In thirty years of counseling, lingering past hurts are the most debilitating issue I've encountered. Bitterness steals health, relationships, and joy faster than any physical burden. Bitterness doesn't protect your heart-it hardens it, becoming the only emotion you can feel. You carry it into every new relationship, imprisoned in the story of the one who hurt you. Human emotions cannot exist without a story-our subconscious creates dreams and nightmares to house unresolved feelings. To be free, you must write a new story by taking control of what defines you. Your pain is real, but powerlessness is a lie. Forgiveness isn't weakness-it's the most elegant expression of love and the only way to keep negative experiences from writing your story.
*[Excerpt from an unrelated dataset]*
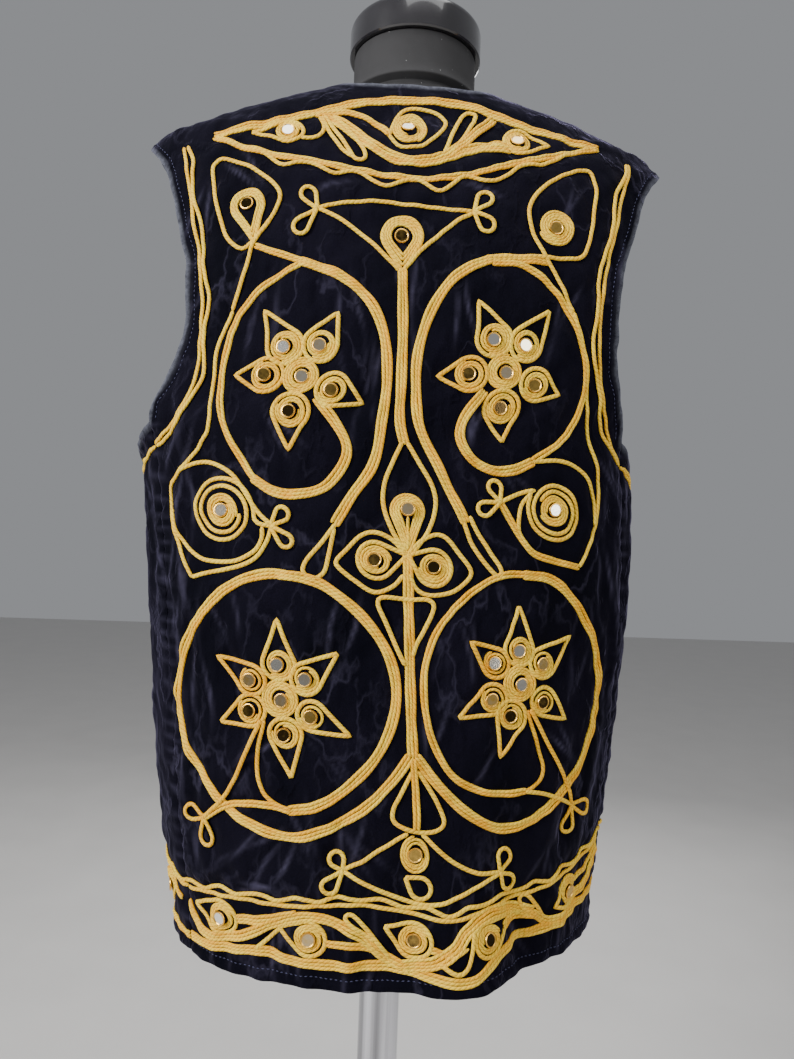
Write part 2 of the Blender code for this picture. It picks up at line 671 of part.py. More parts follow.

We don't find what we're looking for-we find what we are. Like moths to flames, we attract what we embody. If we're compassionate, we'll find compassionate people everywhere. My travels to over seventy countries confirm this-even in Damascus, Syria, I found extraordinary kindness. The opposite holds equally true. If you're convinced everyone is the same, it's because you haven't changed. To upgrade the people in your life, upgrade yourself. We see the world not as it is, but as we are.
Balance is a myth-not everything deserves equal attention. Love isn't balanced; when you truly love someone, they become your epicenter. The best-lived lives are radically skewed toward what matters most. What we need is intention and alignment: discover what you love, then figure out how to do it. While some qualities poison your soul-arrogance, greed, bitterness-certain virtues cannot be excessive. You can never be too kind, hopeful, or forgiving. You cannot have too much integrity, freedom, justice, compassion, or love. The opposite of ambition is apathy, which has done far more damage throughout history. When you pursue the good, beautiful, and true, you become those qualities. Love, hope, faith, courage-each attracts like-minded people. In a world that tells you to play it safe, remember: your greatest contribution won't come from being well-rounded. It will come from being courageously unbalanced in pursuit of what matters most.